Mid-Week Mini: The Eiffel Tower’s Growth Spurt
In this week’s Mid-Week Mini Episode, we talk about how the Eiffel Tower suffers from shrinkage when it’s cold!

You’ve probably seen the Eiffel Tower a thousand times. In movies. In photos. On someone’s Instagram captioned “no filter” even though there’s definitely a filter. But here’s the part people don’t usually tell you – the Eiffel Tower is taller in the summer than it is in the winter. And not by a rounding error. By up to six inches.
That means if you visited Paris in January and again in August, you’d be looking at two slightly different towers. Same iron. Same rivets. Same tourists. Different height.

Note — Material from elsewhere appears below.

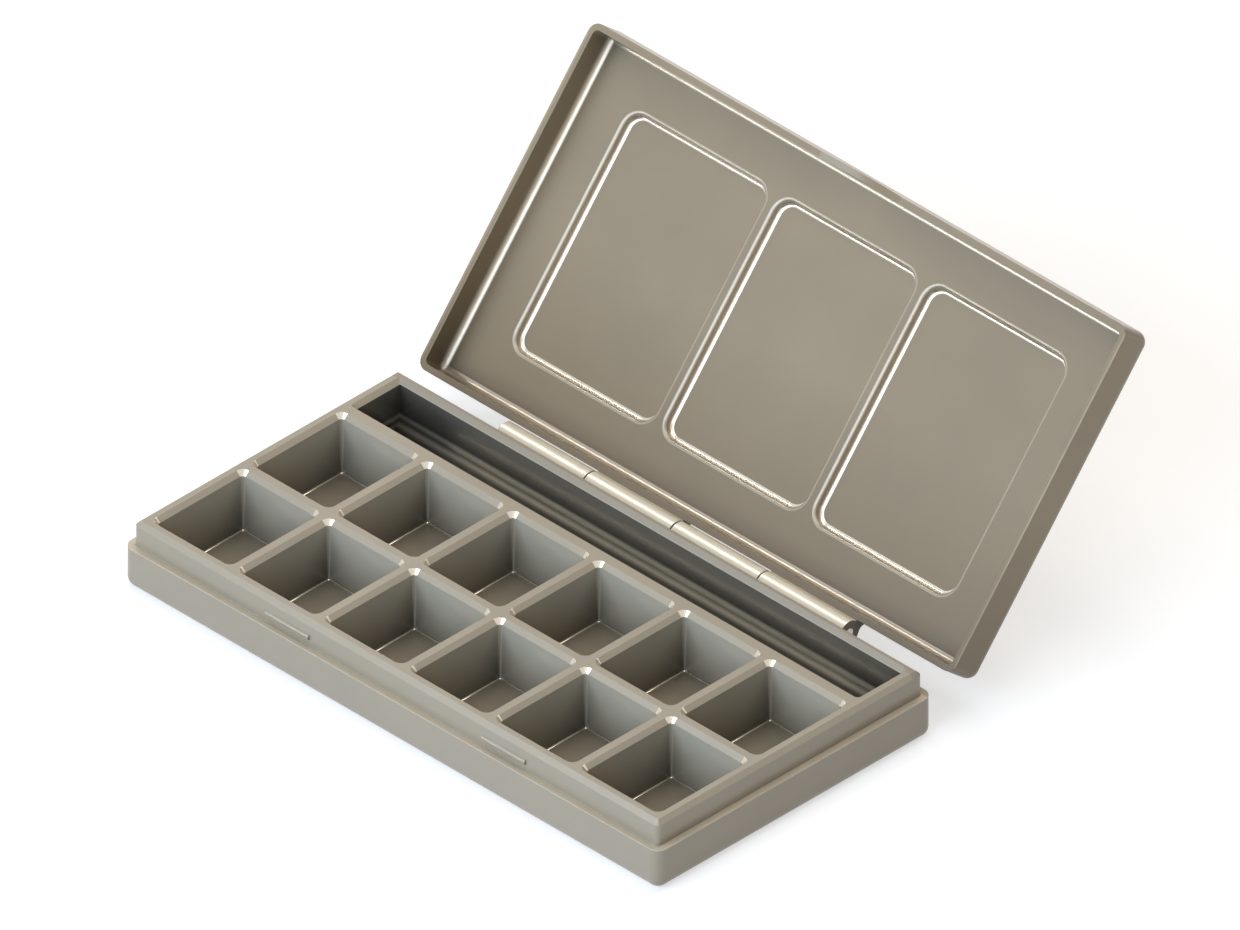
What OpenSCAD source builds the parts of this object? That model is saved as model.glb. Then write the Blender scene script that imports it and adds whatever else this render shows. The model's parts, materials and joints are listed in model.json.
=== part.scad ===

The reason is something incredibly boring-sounding that turns out to be extremely cool: thermal expansion. When materials heat up, the atoms inside them start vibrating more. That vibration makes them spread out just a little. Multiply “just a little” by 18,000 individual iron pieces, all riveted together, and suddenly your tower is growing like it’s trying to impress someone.
The Eiffel Tower is made almost entirely of wrought iron, which is especially responsive to temperature changes. On a hot Paris summer day – especially during a heat wave – the metal expands enough that the tower can grow about 15 centimeters, or roughly 6 inches. In winter, it shrinks back down again. No damage. No bending. Just a seasonal growth spurt.
What’s wild is that this wasn’t an accident or a design flaw. The tower was engineered with this exact behavior in mind. The base of the structure is anchored in such a way that it can subtly shift and accommodate expansion without cracking or stressing the iron. Even the slight lean the tower gets in the sun – yes, it can lean a bit – was anticipated. As the sun heats one side more than the other, the tower can tilt by a few inches before evening temperatures even things back out.
And it’s not just height. The iron staircases inside the tower can expand too, which is why some maintenance measurements are always taken at standardized temperatures. Engineers learned early on that if you measure the tower on a hot afternoon and compare it to a cold morning, you might think something’s gone very wrong. When really, the tower’s just… warm.
So if you’ve ever taken a summer photo at the Eiffel Tower and thought, “Wow, this feels bigger than I imagined,” you weren’t wrong. It literally was.
The Eiffel Tower grows in the heat, shrinks in the cold, and quietly reminds us that even the most iconic landmarks in the world are still obeying the same basic rules of physics as everything else.